Niewątpliwie ważną rolę w tej realizacji odgrywa opiekunka Song, która studiuje sztukę filmową. Jej projekt, w czasie którego chłopiec chodzi po uliczkach miasta, trzymając symboliczny czerwony balon, to nic innego jak właśnie próba kształtowania wyobraźni. To dzięki Song chłopiec zaczyna interesować się tym, jak można uchwycić wyjątkowe chwile na taśmie video, kreować świat własnych myśli i rozwijać swój zmysł artystyczny.

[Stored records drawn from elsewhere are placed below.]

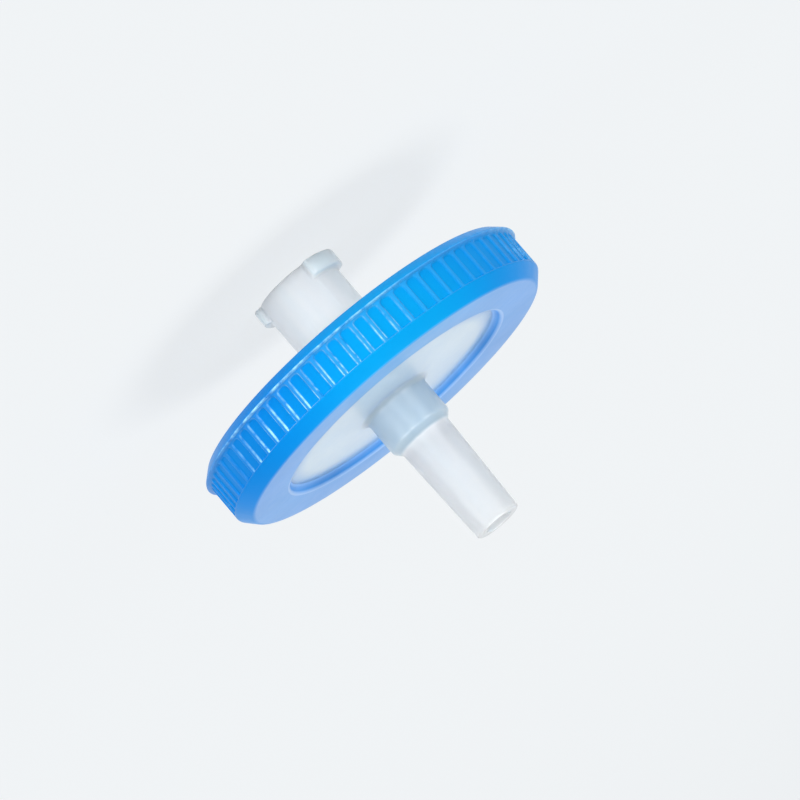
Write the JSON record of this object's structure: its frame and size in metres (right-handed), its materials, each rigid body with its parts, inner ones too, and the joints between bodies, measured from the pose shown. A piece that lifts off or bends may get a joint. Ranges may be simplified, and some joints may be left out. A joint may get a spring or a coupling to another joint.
{
  "type": "syringe filter",
  "caption": "Disc syringe filter: two translucent polypropylene housings round a membrane, held by a ribbed blue ring, with a female Luer lock inlet and a male Luer slip outlet.",
  "frame": {"origin": "centre of the inlet hub's end face, which is the bottom of the part as it stands", "axes": "+Z from the inlet to the outlet along the flow, +X through the middle of one locking lug"},
  "size_m": [0.031, 0.031, 0.0249],
  "materials": {
    "natural_polypropylene": "natural, frosted and translucent, as moulded",
    "blue_polypropylene": "smooth and glossy, as moulded",
    "membrane_white": "matt, fine porous film"
  },
  "bodies": {
    "root": {"inlet_housing": "natural_polypropylene", "membrane": "membrane_white", "outlet_housing": "natural_polypropylene", "grip_ring": "blue_polypropylene"}
  },
  "joints": []
}
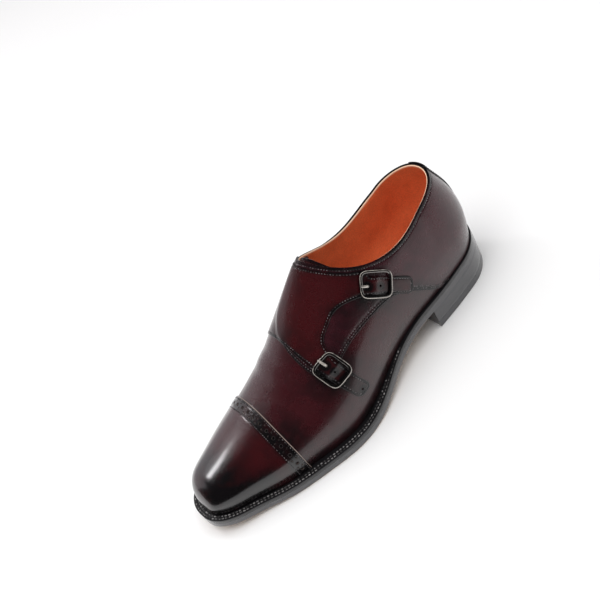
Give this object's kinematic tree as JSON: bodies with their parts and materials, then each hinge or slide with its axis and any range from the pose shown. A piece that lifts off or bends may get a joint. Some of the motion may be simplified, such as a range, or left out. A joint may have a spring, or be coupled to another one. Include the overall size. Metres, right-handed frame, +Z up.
{
  "type": "monk strap shoe",
  "caption": "Left leather dress shoe with a straight toe cap and a flap closed by straps and buckles on the outer side, on a welted leather sole with a low stacked heel.",
  "frame": {"origin": "middle of the shoe's overall length and width, on the ground it stands on", "axes": "+X towards the toe, +Y towards the lateral (outer, buckle) side, +Z up"},
  "size_m": [0.3038, 0.105, 0.1078],
  "materials": {
    "upper_leather": "polished burgundy calf, burnished darker at the seams",
    "flap_leather": "polished burgundy calf",
    "cap_leather": "burgundy calf burnished almost black at the toe",
    "stay_leather": "polished burgundy calf",
    "tongue_leather": "burgundy calf",
    "lining": "natural tan lining leather, matt",
    "welt_leather": "black, stitched",
    "sole_leather": "black polished edge",
    "heel_leather": "black polished edge",
    "heel_rubber": "satin black",
    "buckle_metal": "dark gunmetal plating"
  },
  "bodies": {
    "root": {"outsole": "sole_leather", "welt": "welt_leather", "heel_stack": "heel_leather", "heel_top_piece": "heel_rubber", "insole": "lining", "upper": "upper_leather", "tongue": "tongue_leather", "toe_cap": "cap_leather", "backstay": "stay_leather", "monk_flap": "flap_leather", "buckle_upper": "buckle_metal", "prong_upper": "buckle_metal", "buckle_lower": "buckle_metal", "prong_lower": "buckle_metal"}
  },
  "joints": []
}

Film oprócz tego wyjątkowego w sposobie ujęcia wątku, porusza także kwestie przyziemne - sytuację kobiety, której trudno pogodzić samotne wychowywanie dziecka z pracą. Juliette, w tej roli fenomenalna Juliette Binoche, bez reszty oddaje się swojej pasji - marionetkom. Pracuje w teatrze lalek i ma nie wiele czasu dla syna. Widać jej ogromna miłość do Simona, ale także nieumiejętność odnalezienia się w obu rolach naraz. Kiedy obserwujemy jej występ w teatrze, to, jak niesamowicie operuje głosem, ile serca wkłada w odzwierciedlenie uczuć targających marionetkami, nie dziwi nas już, że praca stanowi dla niej tak ważny element egzystencji. Zdaje się być ona antidotum na wszelkie inne niepowodzenia i z niej Juliette czerpie siłę, by zrobić każdy następny krok.